What you should do:
Scan the listing that follows and report how many lines contain "Blender". Write the number alone.

CAD and scene scripts
◆ ◆ ◆ ◆

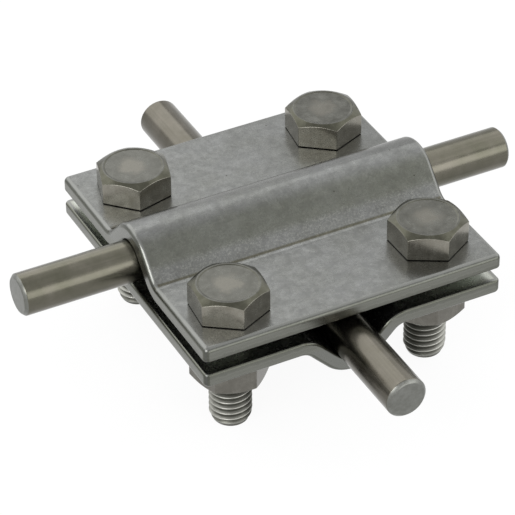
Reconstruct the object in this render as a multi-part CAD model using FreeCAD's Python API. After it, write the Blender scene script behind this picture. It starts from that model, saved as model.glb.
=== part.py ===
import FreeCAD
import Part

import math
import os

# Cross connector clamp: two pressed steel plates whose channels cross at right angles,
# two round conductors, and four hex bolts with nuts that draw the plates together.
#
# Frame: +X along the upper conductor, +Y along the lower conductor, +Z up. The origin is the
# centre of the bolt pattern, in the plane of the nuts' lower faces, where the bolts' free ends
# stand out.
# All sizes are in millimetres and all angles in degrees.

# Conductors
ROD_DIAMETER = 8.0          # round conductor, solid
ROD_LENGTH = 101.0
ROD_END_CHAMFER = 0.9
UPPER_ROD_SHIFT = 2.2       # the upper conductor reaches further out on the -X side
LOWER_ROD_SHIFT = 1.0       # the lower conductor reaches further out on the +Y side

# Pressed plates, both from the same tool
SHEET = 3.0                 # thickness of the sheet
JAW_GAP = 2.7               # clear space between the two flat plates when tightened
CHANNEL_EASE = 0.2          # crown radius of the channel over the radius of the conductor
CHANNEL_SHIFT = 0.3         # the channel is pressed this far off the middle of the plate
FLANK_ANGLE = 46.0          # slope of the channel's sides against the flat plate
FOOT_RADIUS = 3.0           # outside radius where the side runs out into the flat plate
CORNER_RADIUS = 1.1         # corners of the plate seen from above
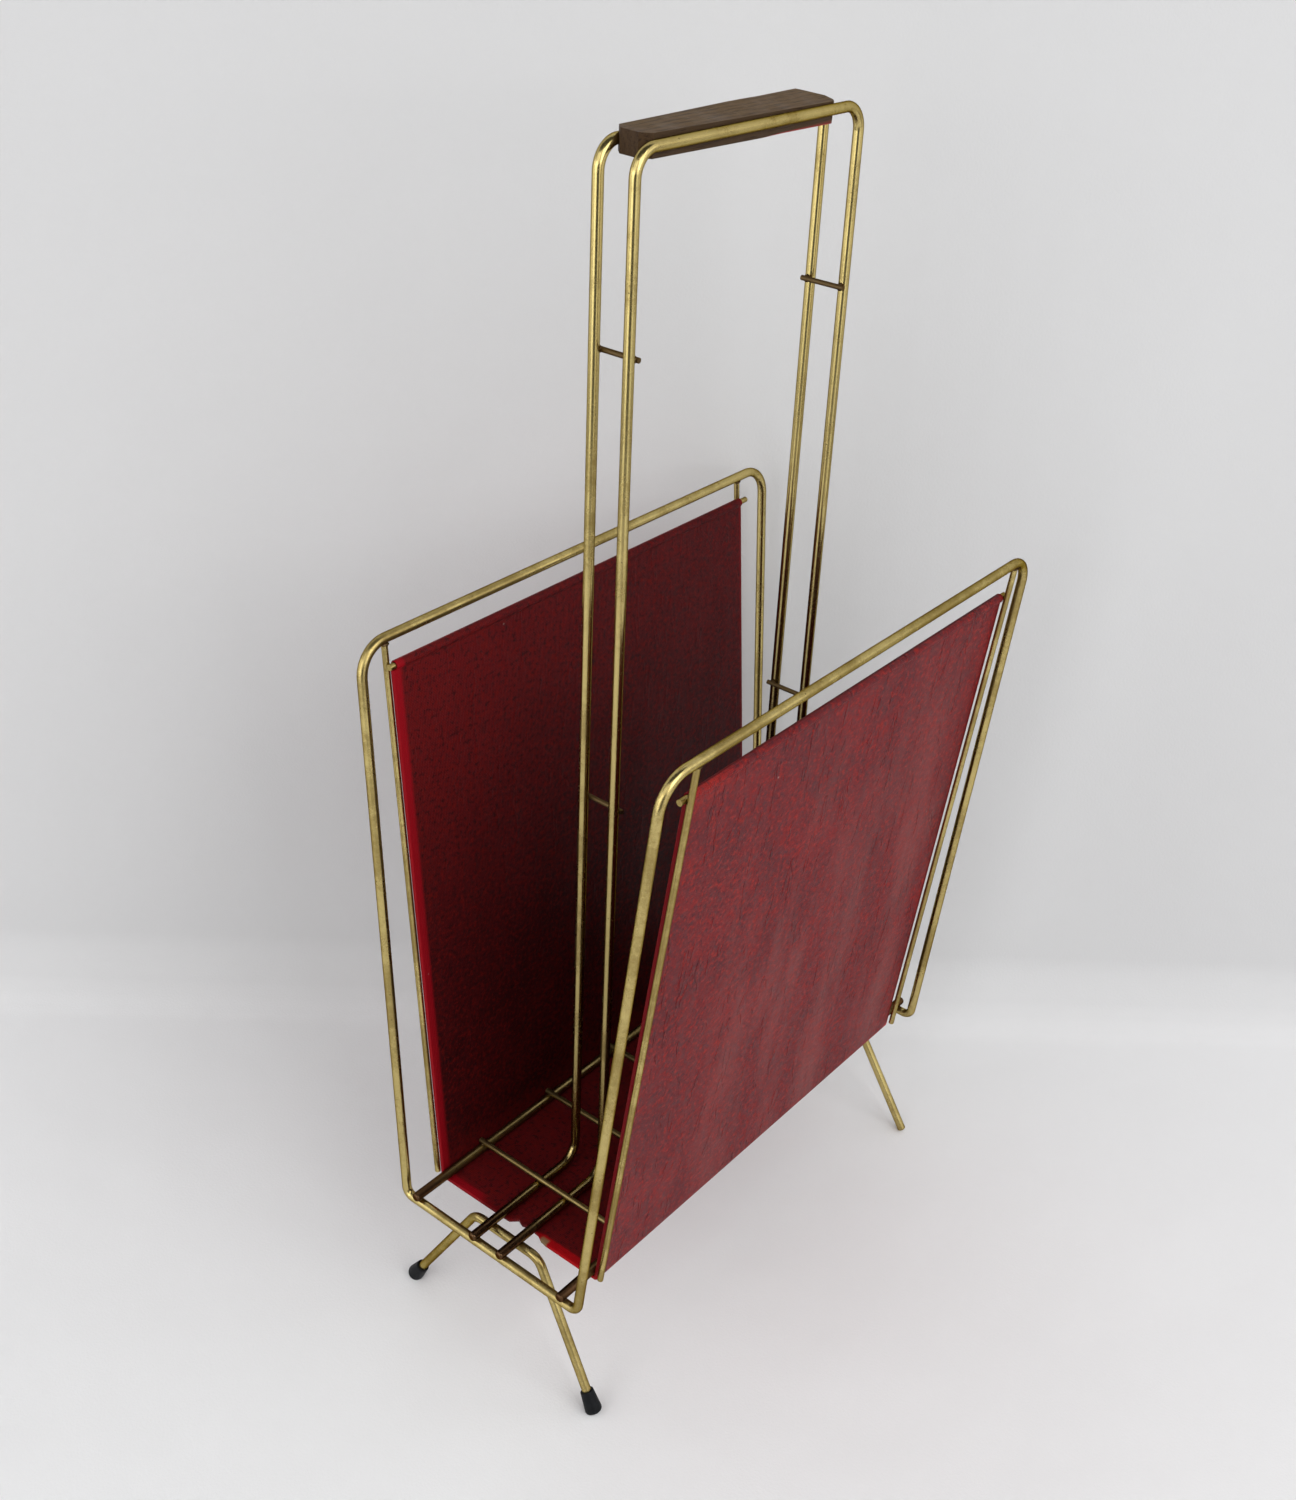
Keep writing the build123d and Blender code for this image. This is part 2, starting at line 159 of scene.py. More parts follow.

◆ ◆ ◆ ◆

Result of the exercise:
2